Book Discovery Strategies #3: Pitch Yourself to Podcasts

may12-bookdiscovery3

Every form of online communication has a certain degree of separation between content creators and content consumers. When blogs were the main digital way for authors to connect with readers, the number one advice most people gave newbies was to start a blog. Some blogs remain popular, but for the most part, these daily or weekly words on a page are too far removed from the readers they target. While fans want to read what their favorite authors have to say, they also crave a deeper connection.

Podcasts remove one degree of separation from the content equation because readers can actually hear your voice. When they detect your cadence, tone, and vocal mannerisms, fans feel like they know you better. The same is true when you abandon guest posting on blogs to instead become a guest on a popular podcast in your niche. You’ll forge a deeper connection with new fans who now feel as though you’re acquainted. Talking about your book on a series of podcasts is a strong strategy for finding new rabid fans for your work.

Why Does This Strategy Work?

Image from http://superhealthyme.com/episode-1-superhealthyme-podcast-help-sitting-disease/

Podcasts have been around in some form for over a decade, but it’s only recently that technology caught up to make consumption of audio more feasible. Improved mobile podcast apps and new podcast software for cars lets people take their favorite shows wherever they want to go. With more listeners than ever, some shows have built up a robust audience of loyal fans.

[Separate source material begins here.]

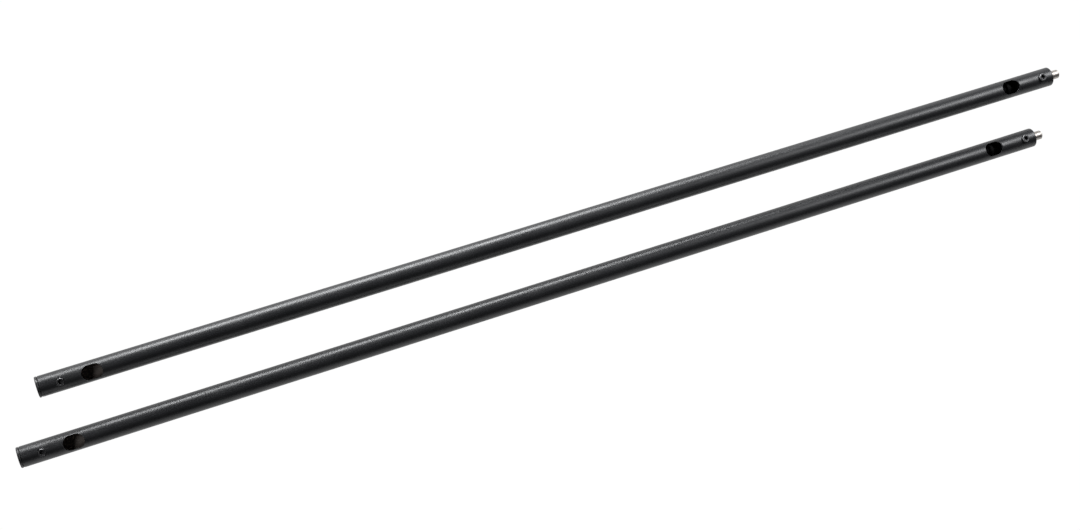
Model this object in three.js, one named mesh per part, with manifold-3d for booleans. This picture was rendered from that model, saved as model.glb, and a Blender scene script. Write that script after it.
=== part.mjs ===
// Pair of round truck-bed cargo bars, in millimetres with +Z up.
// Each bar lies along X on the floor: the plain plugged end points to -X, the end with
// the sprung locating pin points to +X. The slot and the screw at the plain end face +Z,
// and the whole pin end is turned a little from them, towards +Y.
// The origin is on the floor, under the middle of the pair.
import * as THREE from 'three';
import { mergeVertices } from 'three/addons/utils/BufferGeometryUtils.js';
import Module from 'manifold-3d';

const wasm = await Module();
wasm.setup();

// The pair
const BAR_LENGTH = 1380;
const BAR_SPACING = 73.6;
const BAR_STAGGER = 44;

// Tube, its slots and its screw holes
const TUBE_D = 25.4;
const TUBE_WALL = 1.5;
const TUBE_CHAMFER = 1;
const SLOT_LENGTH = 25.2;
const SLOT_WIDTH = 17.6;
const SLOT_FROM_END = 65;
const SCREW_D = 9.4;
const PLUG_SCREW_FROM_END = 27.5;
const GUIDE_SCREW_FROM_END = 17;

// How far the slot, the screw and the pin's pieces at the pin end are turned from +Z
// towards +Y, about the bar's axis
const PIN_END_TURN = Math.PI / 12;

// Flanged plug at the plain end
const FLANGE_T = 3;
const PLUG_LENGTH = 45;
const EDGE_CHAMFER = 0.7;

// Locating pin, its guide and its spring
const PIN_D = 12;
const PIN_OUT = 14.5;
const PIN_TIP_CHAMFER = 1.5;
const ROD_D = 6;
const GUIDE_LENGTH = 51.5;
const GUIDE_BORE_LENGTH = 22.5;
const CHAMBER_D = 16.4;
const COLLAR_T = 2.5;
const CAP_T = 3;
const WIRE_D = 1.2;
const SPRING_D = 11.5;
const SPRING_TURNS = 6;

// Finger-pull collar on the inner end of the pin
const PULL_FROM_END = 63.5;
const PULL_D = 16;
const PULL_T = 4;
const HUB_D = 10;
const HUB_LENGTH = 7;
const ROLL_PIN_D = 2.6;

// Socket set screws
const SOCKET_AF = 5;
const SOCKET_DEPTH = 3.2;
const SCREW_CHAMFER = 0.6;
const PLUG_SCREW_TOP = 12;
const PLUG_SCREW_BOTTOM = 2.2;
const GUIDE_SCREW_TOP = 15.7;
const GUIDE_SCREW_BOTTOM = 6.8;

// Clearance kept between pieces that touch
const GAP = 0.3;

const TUBE_R = TUBE_D / 2;
const BORE_R = TUBE_R - TUBE_WALL;
const INSERT_R = BORE_R - GAP;
const CUT_TOP = TUBE_D;

// Coarse facet counts: the big rounds, the small rounds and the spring wire
const BIG_SIDES = 48;
const SMALL_SIDES = 24;
const WIRE_SIDES = 6;
const STEPS_PER_TURN = 12;

const blackCoat = { color: 0x1b1c1e, roughness: 0.42, metalness: 0.2 };
const blackOxide = { color: 0x141416, roughness: 0.5, metalness: 0.7 };
const brightSteel = { color: 0xb9b3ac, roughness: 0.28, metalness: 1 };
const springSteel = { color: 0x77767a, roughness: 0.35, metalness: 1 };

// A turned piece about the X axis. Its outline is a list of [x, radius] points, and
// every radius is met by the middle of the facets, so flats face +Y, -Y, +Z and -Z.
function turned(outline, sides) {
  const toCorner = 1 / Math.cos(Math.PI / sides);
  const points = outline.map(([x, radius]) => new THREE.Vector2(radius * toCorner, x));
  const geometry = new THREE.LatheGeometry(points, sides, Math.PI / sides);
  return geometry.rotateZ(-Math.PI / 2);
}

// The same piece turned about the Z axis, with [z, radius] points.
function turnedUpright(outline, sides) {
  return turned(outline, sides).rotateY(-Math.PI / 2);
}

// A solid rod between two stations of the outline's axis.
function rodOutline(from, to, radius) {
  return [[from, 0], [from, radius], [to, radius], [to, 0]];
}

// A ring with an inner and an outer radius: a closed outline.
function ringOutline(from, to, inner, outer) {
  return [[from, inner], [from, outer], [to, outer], [to, inner], [from, inner]];
}

function toSolid(geometry) {
  const bare = geometry.clone();
  bare.deleteAttribute('normal');
  bare.deleteAttribute('uv');
  const merged = mergeVertices(bare);
  return new wasm.Manifold(new wasm.Mesh({
    numProp: 3,
    vertProperties: new Float32Array(merged.attributes.position.array),
    triVerts: new Uint32Array(merged.index.array),
  }));
}

function toGeometry(solid) {
  const mesh = solid.getMesh();
  const geometry = new THREE.BufferGeometry();
  geometry.setAttribute('position', new THREE.BufferAttribute(mesh.vertProperties, 3));
  geometry.setIndex(new THREE.BufferAttribute(mesh.triVerts, 1));
  return geometry;
}

function cut(body, ...cutters) {
  const rest = cutters.reduce((solid, cutter) => solid.subtract(toSolid(cutter)), toSolid(body));
  return toGeometry(rest);
}

function place(geometry, x, y = 0, z = 0) {
  return geometry.translate(x, y, z);
}

// The hole that a set screw passes through, from the given height upward.
function screwHole(x, bottom, turn = 0) {
  const cutter = turnedUpright(rodOutline(bottom, CUT_TOP, SCREW_D / 2 + GAP), SMALL_SIDES);
  return place(cutter.rotateX(-turn), x);
}

// A slot with round ends, cut through the upper wall only.
function slotCutter(x, turn = 0) {
  const radius = SLOT_WIDTH / 2;
  const reach = SLOT_LENGTH / 2 - radius;
  const outline = new THREE.Shape();
  outline.absarc(reach, 0, radius, -Math.PI / 2, Math.PI / 2);
  outline.absarc(-reach, 0, radius, Math.PI / 2, Math.PI * 1.5);
  const geometry = new THREE.ExtrudeGeometry(outline, {
    depth: CUT_TOP,
    bevelEnabled: false,
    curveSegments: 12,
  });
  return place(geometry.rotateX(-turn), x);
}

// x runs from the plug's outer face to the tube's pin end.
function tubeGeometry() {
  const start = FLANGE_T + GAP;
  const end = BAR_LENGTH;
  const shell = turned([
    [start, BORE_R],
    [start, TUBE_R],
    [end - TUBE_CHAMFER, TUBE_R],
    [end, TUBE_R - TUBE_CHAMFER],
    [end, BORE_R],
    [start, BORE_R],
  ], BIG_SIDES);
  return cut(
    shell,
    slotCutter(SLOT_FROM_END),
    slotCutter(BAR_LENGTH - SLOT_FROM_END, PIN_END_TURN),
    screwHole(PLUG_SCREW_FROM_END, 0),
    screwHole(BAR_LENGTH - GUIDE_SCREW_FROM_END, 0, PIN_END_TURN),
  );
}

// A flange as wide as the tube, and a spigot that fills its bore.
function plugGeometry() {
  const body = turned([
    [0, 0],
    [0, TUBE_R - EDGE_CHAMFER],
    [EDGE_CHAMFER, TUBE_R],
    [FLANGE_T, TUBE_R],
    [FLANGE_T, INSERT_R],
    [PLUG_LENGTH - EDGE_CHAMFER, INSERT_R],
    [PLUG_LENGTH, INSERT_R - EDGE_CHAMFER],
    [PLUG_LENGTH, 0],
  ], BIG_SIDES);
  return cut(body, screwHole(PLUG_SCREW_FROM_END, PLUG_SCREW_BOTTOM - GAP));
}

// An upright set screw with a hexagon socket, its axis on x = 0.
function setScrewGeometry(bottom, top) {
  const body = turnedUpright([
    [bottom, 0],
    [bottom, SCREW_D / 2 - SCREW_CHAMFER],
    [bottom + SCREW_CHAMFER, SCREW_D / 2],
    [top - SCREW_CHAMFER, SCREW_D / 2],
    [top, SCREW_D / 2 - SCREW_CHAMFER],
    [top, 0],
  ], SMALL_SIDES);
  return cut(body, turnedUpright(rodOutline(top - SOCKET_DEPTH, CUT_TOP, SOCKET_AF / 2), 6));
}

// The pieces of the pin end have x = 0 at the tube's end, and reach inward along -X.
function guideGeometry() {
  const boreR = PIN_D / 2 + GAP;
  const body = turned([
    [0, boreR],
    [-GUIDE_BORE_LENGTH, boreR],
    [-GUIDE_BORE_LENGTH, CHAMBER_D / 2],
    [-GUIDE_LENGTH, CHAMBER_D / 2],
    [-GUIDE_LENGTH, INSERT_R],
    [-EDGE_CHAMFER, INSERT_R],
    [0, INSERT_R - EDGE_CHAMFER],
    [0, boreR],
  ], BIG_SIDES);
  return cut(body, screwHole(-GUIDE_SCREW_FROM_END, 0));
}

function capGeometry() {
  return turned(
    ringOutline(-GUIDE_LENGTH, CAP_T - GUIDE_LENGTH, ROD_D / 2 + GAP, CHAMBER_D / 2 - GAP),
    SMALL_SIDES,
  );
}

// The collar stops the pin against the step inside the guide, and the spring pushes on it.
const COLLAR_FRONT = -GUIDE_BORE_LENGTH - GAP;
const COLLAR_BACK = COLLAR_FRONT - COLLAR_T;
const HUB_BACK = -PULL_FROM_END - PULL_T - HUB_LENGTH;
const ROLL_PIN_X = HUB_BACK + HUB_LENGTH / 2;

function rollPinHole() {
  const half = PULL_D / 2;
  return place(
    turnedUpright(rodOutline(-half, half, ROLL_PIN_D / 2 + GAP), SMALL_SIDES),
    ROLL_PIN_X,
  );
}

function pinGeometry() {
  const body = turned([
    [HUB_BACK, 0],
    [HUB_BACK, ROD_D / 2],
    [COLLAR_BACK, ROD_D / 2],
    [COLLAR_BACK, CHAMBER_D / 2 - GAP],
    [COLLAR_FRONT, CHAMBER_D / 2 - GAP],
    [COLLAR_FRONT, PIN_D / 2],
    [PIN_OUT - PIN_TIP_CHAMFER, PIN_D / 2],
    [PIN_OUT, PIN_D / 2 - PIN_TIP_CHAMFER],
    [PIN_OUT, 0],
  ], SMALL_SIDES);
  return cut(body, rollPinHole());
}

function pullCollarGeometry() {
  const boreR = ROD_D / 2 + GAP;
  const body = turned([
    [HUB_BACK, boreR],
    [HUB_BACK, HUB_D / 2],
    [HUB_BACK + HUB_LENGTH, HUB_D / 2],
    [HUB_BACK + HUB_LENGTH, PULL_D / 2],
    [-PULL_FROM_END, PULL_D / 2],
    [-PULL_FROM_END, boreR],
    [HUB_BACK, boreR],
  ], SMALL_SIDES);
  return cut(body, rollPinHole());
}

function rollPinGeometry() {
  const half = HUB_D / 2;
  return place(turnedUpright(rodOutline(-half, half, ROLL_PIN_D / 2), SMALL_SIDES), ROLL_PIN_X);
}

class SpringCurve extends THREE.Curve {
  constructor(from, to) {
    super();
    this.from = from;
    this.to = to;
  }

  getPoint(t, target = new THREE.Vector3()) {
    const angle = 2 * Math.PI * SPRING_TURNS * t;
    const radius = SPRING_D / 2;
    const x = THREE.MathUtils.lerp(this.from, this.to, t);
    return target.set(x, radius * Math.cos(angle), radius * Math.sin(angle));
  }
}

function springGeometry() {
  const margin = GAP + WIRE_D / 2;
  const curve = new SpringCurve(CAP_T - GUIDE_LENGTH + margin, COLLAR_BACK - margin);
  const section = new THREE.Shape();
  section.absarc(0, 0, WIRE_D / 2, 0, 2 * Math.PI);
  return new THREE.ExtrudeGeometry(section, {
    steps: SPRING_TURNS * STEPS_PER_TURN,
    curveSegments: WIRE_SIDES / 2,
    bevelEnabled: false,
    extrudePath: curve,
  });
}

function piece(name, geometry, material, x = 0) {
  const mesh = new THREE.Mesh(geometry, new THREE.MeshStandardMaterial(material));
  mesh.name = name;
  mesh.position.x = x;
  return mesh;
}

// The screws stand at their own x, and the pieces of the pin end hang from the tube's end.
function pinEnd(side) {
  const group = new THREE.Group();
  group.add(piece(`pin_guide_${side}`, guideGeometry(), blackCoat));
  group.add(piece(
    `guide_screw_${side}`,
    setScrewGeometry(GUIDE_SCREW_BOTTOM, GUIDE_SCREW_TOP),
    blackOxide,
    -GUIDE_SCREW_FROM_END,
  ));
  group.add(piece(`locating_pin_${side}`, pinGeometry(), brightSteel));
  group.add(piece(`pin_spring_${side}`, springGeometry(), springSteel));
  group.add(piece(`spring_cap_${side}`, capGeometry(), blackOxide));
  group.add(piece(`pull_collar_${side}`, pullCollarGeometry(), blackOxide));
  group.add(piece(`roll_pin_${side}`, rollPinGeometry(), blackOxide));
  group.position.x = BAR_LENGTH;
  group.rotation.x = -PIN_END_TURN;
  return group;
}

function cargoBar(side) {
  const group = new THREE.Group();
  group.add(piece(`bar_tube_${side}`, tubeGeometry(), blackCoat));
  group.add(piece(`end_plug_${side}`, plugGeometry(), blackCoat));
  group.add(piece(
    `plug_screw_${side}`,
    setScrewGeometry(PLUG_SCREW_BOTTOM, PLUG_SCREW_TOP),
    blackOxide,
    PLUG_SCREW_FROM_END,
  ));
  group.add(pinEnd(side));
  return group;
}

// The first bar lies on the +Y side, and the second is set back along -X beside it.
const overallLength = BAR_LENGTH + PIN_OUT + BAR_STAGGER;
const first = cargoBar('a');
first.position.set(BAR_STAGGER - overallLength / 2, BAR_SPACING / 2, TUBE_R);
const second = cargoBar('b');
second.position.set(-overallLength / 2, -BAR_SPACING / 2, TUBE_R);

const pair = new THREE.Group();
pair.add(first, second);

export default pair;
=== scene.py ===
"""Looks for a pair of round truck-bed cargo bars: turned and drilled meshes, coatings, light.

Each bar is built in its own coordinates: x runs from the plug's outer face to the pin end,
and y and z are measured from the bar's axis. The slot and screw at the plain end face +Z,
and those at the pin end are turned towards +Y. All lengths are in metres.
"""
import math

import bmesh
import bpy
from mathutils import Matrix, Vector


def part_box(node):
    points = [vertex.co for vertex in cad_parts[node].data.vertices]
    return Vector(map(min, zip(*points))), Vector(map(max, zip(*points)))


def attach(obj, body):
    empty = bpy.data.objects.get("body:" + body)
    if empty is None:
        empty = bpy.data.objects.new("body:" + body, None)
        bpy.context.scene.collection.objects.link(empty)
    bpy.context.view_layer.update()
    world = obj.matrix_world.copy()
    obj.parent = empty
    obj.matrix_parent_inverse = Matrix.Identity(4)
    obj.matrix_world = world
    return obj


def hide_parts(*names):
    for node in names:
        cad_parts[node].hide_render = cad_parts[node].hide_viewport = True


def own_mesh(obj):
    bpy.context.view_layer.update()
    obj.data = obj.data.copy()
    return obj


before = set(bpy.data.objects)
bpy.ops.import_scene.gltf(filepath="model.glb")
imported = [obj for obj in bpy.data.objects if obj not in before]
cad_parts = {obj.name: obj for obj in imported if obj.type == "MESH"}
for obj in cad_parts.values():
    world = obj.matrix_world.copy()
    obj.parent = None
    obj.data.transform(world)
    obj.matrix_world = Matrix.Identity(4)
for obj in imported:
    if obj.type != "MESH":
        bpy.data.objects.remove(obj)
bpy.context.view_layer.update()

MM = 0.001
SIDES = ("a", "b")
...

Hosts of these programs put in the time every day or week to create their show, and their audiences trust the products they discuss and the people they chat with. When you appear on one of these podcasts, you borrow a tiny bit of that trust. Add to this the previously mentioned ability to let audience members get to know you better, and you have a golden opportunity to sell more books.

How Does This Strategy Work?

Image from http://influencerconnect.com/why-you-should-be-partaking-in-podcast-advertising/

We’re reminded of the liquor commercial where a group of guys are asked what tequila they want. The leader of the pack says, “Any tequila,” and goes on through a series of misadventures by saying, “Any haircut,” “Any tattoo,” and “Any place,” until the gang looks ridiculous as they travel along on a bus of senior citizens. This commercial comes to mind because many authors think that “any podcast,” will do. On the contrary, the podcasts you choose will make a major difference in whether or not you sell books.

It’s pretty easy to tell which shows have an audience and which don’t. If a podcast has fewer than 10 reviews and it has no comments on the posts on its website, then it’s unlikely you’ll get much from appearing on that show. You need to seek out podcasts with an active audience. That audience should consist of your ideal readers, because you won’t sell many copies of your fishing book on a show about poker.

Search through podcasts on iTunes and Stitcher to find at least five strong candidates for your appearance. Listen to at least one episode of each show to make sure the program is a good fit. Take some notes at this time so you can keep the shows separate in your head. More often than not, you’re going to find that over half these shows wouldn’t work. Either they don’t ever have guests or you realize after listening that the subject matter isn’t as strong a fit as you thought. Repeat the five show selection process until you have at least a dozen shows to submit to.

Pitch the shows you want to appear on. We use the word pitch here because you don’t want to send the hosts a lame email saying you’d like to promote your book. You have to go beyond that, because good hosts are always looking to give their listeners value. Maybe you’ll read an excerpt from the book. Perhaps you can give out some goodies or enter the listeners into a contest. Promoting your book isn’t enough to get hosts excited about your appearance. If your pitch wouldn’t convince you to let somebody on a show, then you need to keep working on it.

Once you get a few shows lined up, figure out how to incentivize listeners to connect with you. Non-fiction authors will often offer a cheat sheet or a free video series, while fiction authors will give away a free book or some bonus chapters.

To make this strategy really shine, you’re going to want to have your books in audio. Like attracts like, and in turn, podcast listeners enjoy consuming other audio content. You can use Amazon’s ACX platform to get your books produced in audio, or you can do the whole time-consuming process yourself.

Mass Emails vs. Individual Attention

Image from http://plentifulmarketing.com/best-way-gain-massive-email-list

Many authors won’t consider a strategy like this because the submission process takes extra time. They’d much rather send out a mass email to content creators to speed up the process. The reason we recommend actually listening to the shows is the same reason we recommend getting on podcasts. When you’ve actually heard what the hosts have had to say, you remove one degree of separation. You aren’t just an anonymous emailer. You’re a listener, and that small amount of effort will give your request extra attention.

Nearly all strategies worth doing will require you to do something the other guy won’t be willing to do. If it’s hard and it’s smart, then it’s probably a good investment of your time. Keep pushing and one of your strategies is bound to succeed.